For employees of NHRMC Physician Group, the retirement plan is the the 403(b) with the matching contributions (per plan rules). Only those employees who participate in the 403(b) plan by contributing are eligible. The plan has a 3-year cliff vesting schedule.
New Hanover Regional Medical Center provides a defined benefit pension plan for employees of the hospital. You become eligible to participate in the pension plan on January 1, after having worked a minimum of 1,000 hours the prior calendar year. You are 100% vested in your accrued pension benefit once you complete five years of service in which you work 1,000 hours each calendar year.
If you terminate employment before you are vested in the pension plan, you will not receive any benefits from this plan.
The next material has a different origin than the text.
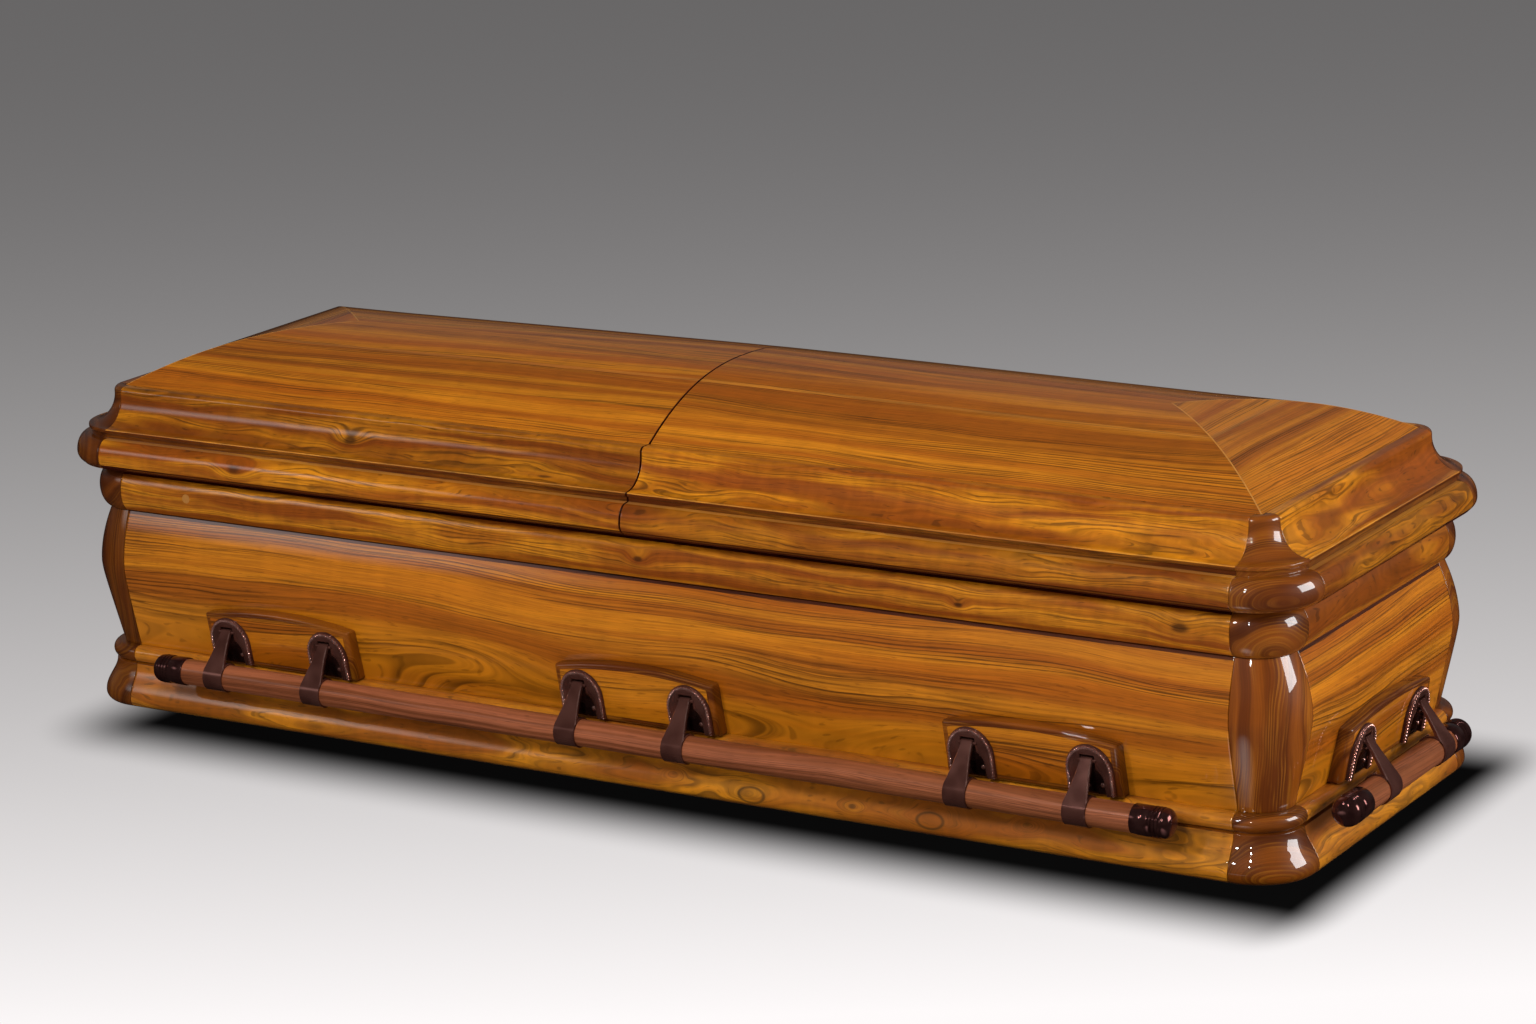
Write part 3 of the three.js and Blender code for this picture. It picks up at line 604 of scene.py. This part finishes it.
def crownBoard(name, start, end, turn, node=None, along=(1, 0, 0), pith=(0, 110), centre=(0, 0, 500)):
    # a grid over (share of the run at this depth, inward): x from start(inward) to end(inward), and the
    # same grid a thickness lower
    inward = np.concatenate([[0.3, 0.9, 2, 5], np.linspace(11.7, halfWidth - 0.02, 34)])
    shares = np.linspace(0, 1, 36)
    strip = np.array([0, 0.3, crown["mitreLine"], crown["mitreLine"] + 1])
    first, last = start(inward)[:, None], end(inward)[:, None]
    grid = first + (last - first) * shares[None, :]
    left = np.minimum(first + strip[None, :], (first + last) / 2)
    right = np.maximum(last - strip[::-1][None, :], (first + last) / 2)
    x = np.concatenate([left, np.clip(grid[:, 1:-1], left[:, -1:], right[:, :1]), right], 1)
    y = np.broadcast_to((inward - halfWidth)[:, None], x.shape)
    rows, cols = x.shape
    if abs(turn) == 90:
        away = halfLength - inward[:, None] + 0 * x
        top = crownHeight(inward[:, None] + 0 * x, away)
        plan = np.dstack([away * (1 if turn > 0 else -1), x])
    else:
        plan = np.dstack(turned(x, y, turn))
        top = crownHeight(inward[:, None] + 0 * x, x)
    edgeDrop = np.zeros_like(x)
    edgeDrop[:, 0] = edgeDrop[:, -1] = 0.35
    edgeDrop[0] += 0.5
    edgeDrop[1] += 0.15
    if abs(turn) == 90:
        edgeDrop[-1] = 0.35  # an end board's last row is one point
    low = np.where(inward[:, None] < crown["seat"], rim["seat"] + box["gap"], top - crown["thickness"])
    upper = np.dstack([plan, top - edgeDrop]).reshape(-1, 3)
    lower = np.dstack([plan, low]).reshape(-1, 3)
    count = rows * cols
    faces = gridFaces(rows, cols)
    under = [[i + count for i in face[::-1]] for face in faces]
    border = np.concatenate([np.arange(cols), np.arange(1, rows) * cols + cols - 1,
                             (rows - 1) * cols + np.arange(cols - 2, -1, -1), np.arange(rows - 2, 0, -1) * cols])
    sides = [[int(a), int(b), int(b) + count, int(a) + count] for a, b in zip(border, np.roll(border, -1))]
    wood = {"along": along, "centre": centre, "pith": pith}
    fromRidge = lambda c: np.abs(c[:, 1]) if along[0] else halfWidth - (halfLength - np.abs(c[:, 0]))
    boards = [{**wood, "pith": (pith[0] + 30 * number, pith[1]), "tone": crown["tones"][number],
               "where": lambda c, near=near, far=far: (fromRidge(c) >= near) & (fromRidge(c) < far)}
              for number, (near, far) in enumerate(zip(crown["seams"], crown["seams"][1:]))]
    mitre = lambda c: np.abs(halfLength - np.abs(c[:, 0]) - (halfWidth - np.abs(c[:, 1]))) < crown["mitreLine"]
    seam = lambda c: np.abs(c[:, 0]) < crown["seam"] + 0.8
    # the mitre line paler; the ends where the lid halves meet carry painted shade
    boards += [{**wood, "seed": 0, "tone": (0, 0, 0.5), "where": mitre},
               {**wood, "seed": 0, "tone": (1, 0, 0), "where": seam}]
    addPiece(name, [(np.concatenate([upper, lower]), faces + under + sides, 0)], [bodyLacquer], "coffin",
             [node] if node else (), boards)


def toSeam(inward):
    # half the gap between the lid halves, at any depth
    return 0 * inward + crown["seam"]


def toMitre(inward):
    # a long board's end: the half length less the depth, less half the mitre's gap
    return halfLength - inward - crown["mitre"]


def toCorner(inward):
    # an end board's end: the half width less the depth, less half the mitre's gap
    return halfWidth - inward - crown["mitre"]


right, left = (toSeam, toMitre), (lambda i: -toMitre(i), lambda i: -toSeam(i))
for half, sign, front, back in (("foot", 1, right, left), ("head", -1, left, right)):
    crownBoard(f"crown {half} front", *front, 0, f"lid_{half}_crown", pith=(130, 90), centre=(0, -120, 530))
    crownBoard(f"crown {half} back", *back, 180, pith=(-130, 90), centre=(0, 120, 530))
    crownBoard(f"crown {half} end", lambda i: -toCorner(i), toCorner, 90 * sign, along=(0, 1, 0),
               pith=(120, 90), centre=(sign * 850, 0, 530))
print("crowns: done")

# handles
handle = {"plaqueSpacing": 650, "lugSpacing": 186, "faceInset": 9.8, "faceFoot": 100, "lean": 0.2,
          "barOut": 30, "barHeight": 86, "barRadius": 20, "pivotOut": 7, "pivotHeight": 151}
lean = math.atan(handle["lean"])


def faceOut(height):
    # the plaques' leaning face: -inset + lean (height - foot)
    return -handle["faceInset"] + handle["lean"] * (height - handle["faceFoot"])


def onWall(points, side, shift=0):
    # (along, out, height) on a wall to the frame's axes
    turn, distance = walls[side]
    x, y = turned(points[:, 0] + shift, -(distance + points[:, 1]), turn)
    return np.stack([x, y, points[:, 2]], 1)


def lathe(profile, sides, out, height):
    # a profile of (along, radius) turned round an axis that runs along the wall
    angle = np.linspace(0, 2 * np.pi, sides, endpoint=False)[None, :]
    along, radius = profile[:, :1], profile[:, 1:]
    points = np.dstack([along + 0 * angle, out + radius * np.cos(angle), height + radius * np.sin(angle)])
    return points.reshape(-1, 3), gridFaces(len(profile), sides, wrapCols=True)


plaque = {"halfWidth": 137, "endHeight": 176, "crest": 190, "edge": 7.0, "columns": 40}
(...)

If you are vested in the plan at the time you terminate employment, you do not need to apply for or request a pension application. Within 6 weeks after your last day worked, you will receive a pension application by mail at the home address listed in Lawson. Carefully review the application and your options and deadlines. You will need to complete and return the application along with copies of other required documents (e.g., identification and marriage license, if applicable) to Karen Frye, Director – HR Benefits & Compensation, NHRMC, P.O. Box 2318, Wilmington, NC 28401.
Pender Memorial Hospital provides a defined benefit pension plan for employees. Please note that this pension plan is different than the NHRMC employee pension plan. To be vested in the PMH defined benefit pension plan you must have worked at least 1,000 hours per calendar year for at least five years. If you are of retirement age (age 65 or age 60 with 10 years of service) and you have left employment, your pension application with your final pension figures will automatically be mailed to home address of record within six weeks of your last day worked. There is no paperwork to fill out before you receive your application. If you are not yet retirement age, information on your vested benefit payable at a future date will be mailed to your home address of record within six weeks.
If you were enrolled in basic life insurance, supplemental employee life insurance and / or spouse life insurance, please know that this coverage ceases on the last day of your employment. You may be eligible to convert (essentially change your group life insurance policy to an individual universal life insurance policy) or port (take your group coverage with you once employment ends). Porting of life insurance is limited to those 69 years old and under and who terminate employment for reasons other than retirement, illness or injury.
To inquire about porting or converting life insurance and spouse life insurance, please contact SunLife Life Assurance Company within 31 days of your termination date. The initial premium is also due within the same 31-day period. SunLife can be reached at 1.800.247.6875. If you were an NHRMC employee, please reference policy number: 234884-001. If you were a PMH employee, please reference policy number: 234885-001.
Dependent life insurance ceases on the last day of your employment. You do not have the option to port or convert this coverage.
Please refer to the Paid Days Off (PDO) policy for information about accrual and eligibility for payment of unused PDO upon termination of employment.
As an active employee you may have been enrolled in long term disability insurance with either a 90-day waiting period, a 60-day waiting period, or, for PMH employees, 180-day waiting period. This coverage, if applicable, ceases on your last day of employment. You may be eligible to convert your long-term disability coverage. You must contact SunLife Life Assurance Company within 31 days of your termination date to apply for conversion of long-term disability. The initial premium is also due within the same 31-day period. SunLife can be reached at 1-800-247-6875. If you were an NHRMC employee, please reference policy number: 234884-001. If you were a PMH employee, please reference policy number: 234885-001.